F1 expert Mark Hughes explained F1’s engine freeze for the near future, saying they will retain engine specifications for the upcoming years.
Engines in F1 run the same specs for a certain period of time before regulations flip the mandate for them. The last time this happened was in 2014, where the old gaa-guzzlers were replaced with turbo-hybrid engines.
Teams who manufacture their own power units then get to work on the finer details of it. Each team engine’s power, torque, assembly, weight and other factors will be different compared to their rivals’.
Hughes explained F1’s engine freeze, saying the power units will not remain in place for a couple of years.
In his column for the Race, he wrote, “For the next four seasons, the Formula 1 power units will remain essentially frozen in specification.
“We’ve been here before – in the last seven of the eight seasons of the 2.4-litre V8 era. But in that time the specifications of the engines were more tightly prescribed than with the current turbo hybrid V6s.”
Foundation and work
“This time around the greater divergence of specification between manufacturers makes it potentially more difficult to equalise performance,” Hughes analysed.

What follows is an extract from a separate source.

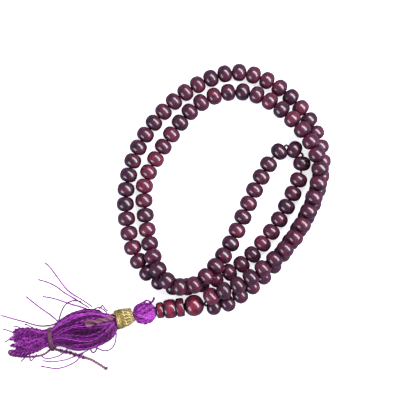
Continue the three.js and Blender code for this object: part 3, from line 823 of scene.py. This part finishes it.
def wander(chance, count, share, cycles, size):
    """A smooth random wave for each of count threads: three sines of about this many cycles."""
    total = 0
    for part in (1.0, 0.6, 0.35):
        rate = 2 * np.pi * cycles / part ** 0.8 * chance.uniform(0.8, 1.25, (count, 1))
        total = total + part * np.sin(rate * share + chance.uniform(0, 2 * np.pi, (count, 1)))
    return size * total / 1.95


def silk_bundle(chance, spine, count, locks, steps, lock_wave, crimp, lowest):
    """Lines of threads in a tassel. A thread keeps its angle round the tassel but for its lock's
    wave, its own wave and a crimp. It rises from its place in the gathered neck to the skin and
    goes back, by the power 0.6 of sin (pi share)."""
    share = np.linspace(0, 1, steps)[None]
    turn = 2 * np.pi * (np.arange(count)[:, None] + chance.uniform(-0.5, 0.5, (count, 1))) / count
    lock = (turn / (2 * np.pi) * locks).astype(int)[:, 0] % locks
    turn = turn + wander(chance, locks, share[:1], 0.9, lock_wave)[lock]
    turn = turn + wander(chance, count, share, 1.6, 0.06)
    neck = np.sqrt(chance.uniform(0.45, 1.0, (count, 1)))
    layer = chance.choice((1.0, 0.91, 0.82), (count, 1), p=(0.45, 0.3, 0.25))
    body = layer + wander(chance, locks, share[:1], 1.4, 0.045)[lock]
    body = body + wander(chance, count, share, 2.5, 0.02)
    depth = neck + (body - neck) * np.clip(np.sin(np.pi * share), 0, 1) ** 0.6
    run = 36 * share + chance.uniform(0, 20, (count, 1))
    rate = 2 * np.pi / chance.uniform(1.5, 2.4, (count, 1))
    depth = depth + crimp * np.sin(rate * run)
    turn = turn + crimp * np.cos(rate * run + chance.uniform(0, 6, (count, 1)))
    return tassel_places(spine, share, turn, depth, lowest), lock


skirt_chance = np.random.default_rng(7)
skirt_spine = tassel_spine(SKIRT_LINE, SKIRT_RADII, SKIRT_FLATS)
skirt_lines, skirt_lock = silk_bundle(skirt_chance, skirt_spine, SKIRT_THREADS, SKIRT_LOCKS, SKIRT_STEPS,
                                      SKIRT_LOCK_WAVE, SKIRT_CRIMP, THREAD_RADIUS)
lock_tone = skirt_chance.uniform(0.25, 0.62, SKIRT_LOCKS)
skirt_tone = np.clip(lock_tone[skirt_lock] + skirt_chance.normal(-0.03, 0.26, SKIRT_THREADS), 0, 1)
skirt = thread_piece("skirt_threads", skirt_lines, THREAD_RADIUS, 6, SILK, skirt_tone)
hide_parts("tassel_skirt")
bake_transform(skirt)

# A twisted lock of maroon thread, which comes out of the binding and lies along the skirt.
MAROON = yarn_finish("maroon_cotton", (0.030, 0.006, 0.013, 1), (0.125, 0.026, 0.062, 1),
                     (0.30, 0.11, 0.18, 1), 14.0, 0.7, Sheen_Weight=0.15)
TWIST_ROUTE = MM * np.array([(-21.8, -47.6, 6.9), (-24.0, -47.9, 7.7), (-26.6, -48.4, 8.9),
                             (-29.6, -49.1, 10.0), (-32.8, -49.9, 10.6), (-36.4, -50.7, 10.7)])
TWIST_THREADS = 22
TWIST_TURNS = 3.4
TWIST_THREAD_RADIUS = 0.21 * MM
twist_line = evenly(smooth_route(TWIST_ROUTE, 20), 0.2 * MM)
twist_share = np.linspace(0, 1, len(twist_line))
ply = np.arange(TWIST_THREADS) % 2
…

“But it should be emphasised that the FIA is not regulating performance – that was considered but rejected. Rather, it is regulating only that the specification of each power unit remains unchanged for the next four years so as to eliminate an area of necessary development spend.
“The manufacturers have had a year to develop their 2022-25 engines since the terms of freeze were agreed. Mercedes and Red Bull (with its ex-Honda technology) will be basing theirs upon those used in ’21, which were very evenly matched on power, with the latter proving more reliable and suffering less performance degradation with mileage.
Engines in the last few years of the V8 formula were not quite ‘plug-in and go’ components but came closer to it than at any time before or since. It is the hope of F1 that they will be similarly close in this second freeze era – but it’s not a given,” he concluded.